As is customary, Collins lobbed a few questions at the president. She asked about Vladimir Putin and Michael Cohen. Trump did not answer the questions.
Later in the afternoon, the White House surprised the press corps by announcing a press availability with Trump and Juncker in the Rose Garden. It was said to be open to all press, not just the small pool.
A few minutes later, Collins was asked to come to Bill Shine's office. Shine, a former co-president of Fox News, is the new deputy chief of staff for communications. Shine and press secretary Sarah Sanders met Collins there.
"They said 'You are dis-invited from the press availability in the Rose Garden today,'" Collins said in an interview. "They said that the questions I asked were inappropriate for that venue. And they said I was shouting."

CNN later revealed that Sanders confirmed the move and claimed Collins "shouted questions and refused to leave despite repeatedly being asked to do so." She then amazingly said, "To be clear, we support a free press and ask that everyone be respectful of the presidency and guests at the White House."

What a sham. 

And it's not unusual for Trump, who openly refused to let CNN reporter Jim Acosta ask a question just two weeks ago in England during his joint press event with Prime Minister Theresa May. Last year he chose to bar reporters from The New York Times, Los Angeles Times, Buzzfeed, CNN, and Politico from a press news "gaggle."

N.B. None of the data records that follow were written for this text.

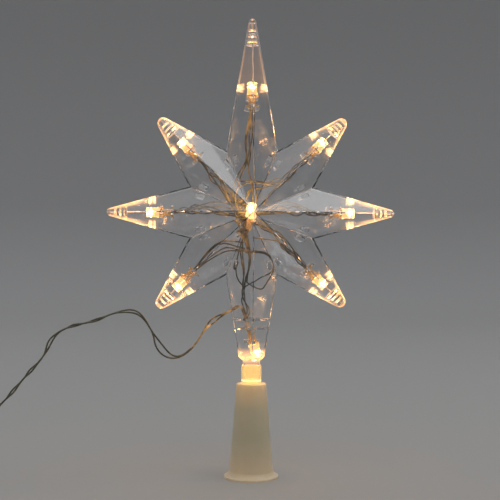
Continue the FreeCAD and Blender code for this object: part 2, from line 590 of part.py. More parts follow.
def cells():
    """Two AA cells, side by side and head to tail. The flat end of each stands off its wall by the spring's length."""
    bay_left = PACK_X - PACK_LENGTH + PACK_WALL
    body = cylinder(CELL_R, CELL_LENGTH).fuse(cylinder(NUB_R, CELL_LENGTH + NUB_LENGTH)).removeSplitter()
    places = ((bay_left + BAY_LENGTH - SPRING_ROOM, -1), (bay_left + SPRING_ROOM, 1))
    nodes = {}
    for i, (flat_end, side) in enumerate(places):
        at = Vec(flat_end, side * CELL_PITCH / 2, PACK_FLOOR + 0.35 + CELL_R)
        nodes[f"battery_{i + 1}"] = aim(body, at, X * side)
    return nodes


def contacts():
    """A spring at the flat end of each cell, and a plate at its nub."""
    bay_left, bay_right = PACK_X - PACK_LENGTH + PACK_WALL, PACK_X - PACK_LENGTH + PACK_WALL + BAY_LENGTH
    height = PACK_FLOOR + 0.35 + CELL_R
    springs, plates = [], []
    for side in (-1, 1):
        y = side * CELL_PITCH / 2
        flat_end, way, nub_wall = (bay_right, -1, bay_left) if side < 0 else (bay_left, 1, bay_right)
        helix = Part.makeLongHelix(0.72, 2.3, 3.0, 8)
        ring = Part.Wire(Part.Circle(Vec(3.0, 0, 0), Y, 0.25).toShape())
        spring = biggest(Part.Wire(helix).makePipeShell([ring], True, True))
        springs.append(aim(spring, Vec(flat_end + way * 0.75, y, height), X * way))
        for wall, face in ((flat_end, way), (nub_wall, -way)):
            low, high = sorted((wall + face * 0.02, wall + face * 0.42))
            plates.append(box((low, y - 4.5, height - 4.5), (high, y + 4.5, height + 4.5)))
    return {"contact_springs": Part.makeCompound(springs), "contact_plates": Part.makeCompound(plates)}


def circuit():
    """Board with its timer chip, and the body of the slide switch."""
    left = PACK_X - PACK_LENGTH + 2 * PACK_WALL + BAY_LENGTH + 0.5
    right = PACK_X - PACK_WALL - 0.5
    board = box((left, -13, 8.6), (right, 13, 9.8))
    chip = box((left + 3, 7.2, 9.8), (left + 7, 12, 11.2))
    middle = PACK_X - 8.2
    body = box((middle - 2.2, -5.6, 9.8), (middle + 2.2, 5.6, 14.6))
    body = body.cut(box((middle - 1.4, -4.9, 12.9), (middle + 1.4, 4.9, 15)))
    return {"circuit_board": Part.makeCompound([board, chip]), "switch_body": body}


def grommet():
    """Strain relief where the lead enters the pack."""
    out = PACK_X + 1.0
    ring = cylinder(1.85, out - (PACK_X - PACK_WALL - 0.8), Vec(PACK_X - PACK_WALL - 0.8, 0, LEAD_INLET_Z), X)
    ring = ring.fuse(cylinder(2.6, 1.0, Vec(PACK_X, 0, LEAD_INLET_Z), X)).removeSplitter()
    return ring.cut(cylinder(LEAD_R + 0.02, 8, Vec(PACK_X - 4, 0, LEAD_INLET_Z), X))


# ---------------------------------------------------------------- output
def build():
    nodes = {**shells(), **lamps(), **wiring(), **cells(), **contacts(), **circuit()}
    nodes.update(lead_outside(nodes["lead_inside"]))
    nodes.update(neck_collar=collar(), cone_socket=cone(), pack_case=pack_case(), pack_cover=pack_cover(),
                 pack_deck=pack_deck(), switch_knob=switch_knob(), lead_grommet=grommet())
    os.makedirs("parts", exist_ok=True)
    for name, shape in nodes.items():
        if not shape.isValid():
            print("not valid:", name)
        shape.exportStep(f"parts/{name}.step")
    print(len(nodes), "nodes")


build()
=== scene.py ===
"""Looks of the lit eight-pointed tree-top star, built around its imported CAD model. Metres, +Z up."""

import json
import math
import random

import bpy
from mathutils import Matrix, Vector


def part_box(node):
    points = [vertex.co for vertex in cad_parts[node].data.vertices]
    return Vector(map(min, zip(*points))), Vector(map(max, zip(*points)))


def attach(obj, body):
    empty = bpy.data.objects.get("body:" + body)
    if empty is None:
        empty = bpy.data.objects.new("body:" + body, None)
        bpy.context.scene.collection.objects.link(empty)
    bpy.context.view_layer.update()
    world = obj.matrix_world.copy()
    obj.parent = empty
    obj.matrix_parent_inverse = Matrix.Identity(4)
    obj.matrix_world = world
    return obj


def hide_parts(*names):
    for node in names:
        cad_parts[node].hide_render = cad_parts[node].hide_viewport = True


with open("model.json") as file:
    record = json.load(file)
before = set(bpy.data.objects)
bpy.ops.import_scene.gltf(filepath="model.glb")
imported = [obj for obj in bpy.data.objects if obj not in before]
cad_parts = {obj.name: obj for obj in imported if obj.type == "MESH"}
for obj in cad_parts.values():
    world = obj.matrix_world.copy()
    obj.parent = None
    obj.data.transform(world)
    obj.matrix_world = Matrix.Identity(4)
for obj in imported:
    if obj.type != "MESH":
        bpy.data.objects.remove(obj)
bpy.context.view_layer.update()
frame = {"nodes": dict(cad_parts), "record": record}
MM = 0.001
STAR = Vector((0, 0, 131.5)) * MM          # the star's centre, which every ray starts from

# ---------------------------------------------------------------- camera
CAMERA_AZIMUTH, CAMERA_DISTANCE, CAMERA_HEIGHT = math.radians(-4.0), 0.475, 0.1055
CAMERA_PITCH, CAMERA_YAW, CAMERA_ROLL, LENS = math.radians(0.9), math.radians(0.1), math.radians(0.15), 68.4


def make_camera():
    camera = bpy.data.objects.new("camera", bpy.data.cameras.new("camera"))
    bpy.context.scene.collection.objects.link(camera)
    camera.data.lens, camera.data.sensor_width = LENS, 36
    camera.location = (CAMERA_DISTANCE * math.sin(CAMERA_AZIMUTH),
                       -CAMERA_DISTANCE * math.cos(CAMERA_AZIMUTH), CAMERA_HEIGHT)
    turn = Matrix.Rotation(CAMERA_AZIMUTH + CAMERA_YAW, 4, "Z")
    tilt = Matrix.Rotation(math.pi / 2 + CAMERA_PITCH, 4, "X")
    camera.rotation_euler = (turn @ tilt @ Matrix.Rotation(CAMERA_ROLL, 4, "Z")).to_euler()
    bpy.context.scene.camera = camera


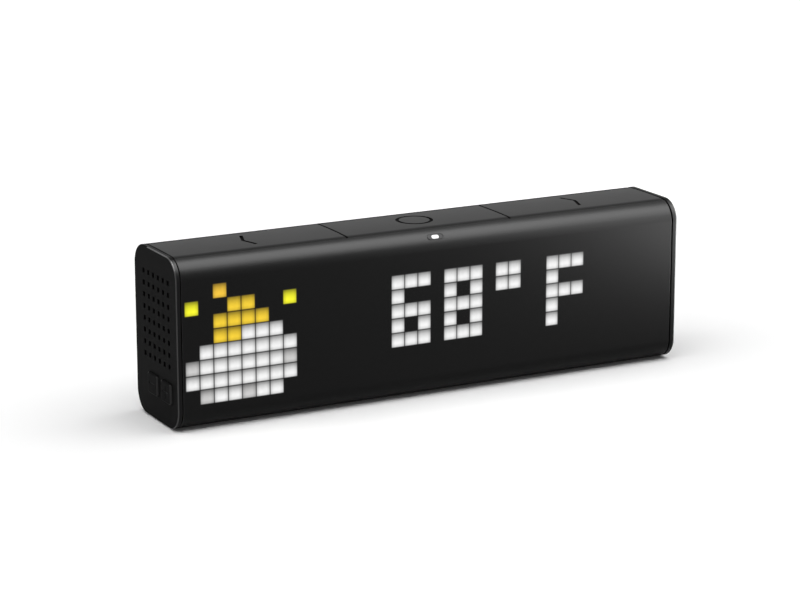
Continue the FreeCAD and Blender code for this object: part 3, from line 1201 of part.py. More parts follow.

It was great to see so much backlash by news outlets to the latest incident, even Fox News. White House Correspondents Association President Olivier Knox issued a statement that declared: 

We strongly condemn the White House’s misguided and inappropriate decision today to bar one of our members from an open press event after she asked questions they did not like. This type of retaliation is wholly inappropriate, wrong-headed, and weak. It cannot stand. Reporters asking questions of powerful government officials, up to and including the President, helps hold those people accountable. In our republic, the WHCA supports the prerogative of all reporters to do their jobs without fear of reprisal from the government.

Other objections have been flooding in from The Washington Post, MSNBC, and even the conservative Washington Times, which said it "goes too far." The right-wing Weekly Standard also ripped Trump, calling the move "irrational."

But don't be surprised if it happens again and again with this White House. Sadly, the press may be unable to do much. The only action beyond protest would be to boycott White House events.
And that is probably what the administration wants.

This is not the only time such action has occurred. You may recall in 2009 President Obama said he would no longer respond to Fox News reporters at the White House. That prompted a similar outcry from the press corp, including CNN. Obama quickly ended the practice.

With Trump, however, I fear his stubbornness and hatred will continue against CNN and likely other news outlets. The best the journalists can do is stay united and speak out against the restrictions. Although it would be interesting to see a boycott of White House news, even for one day.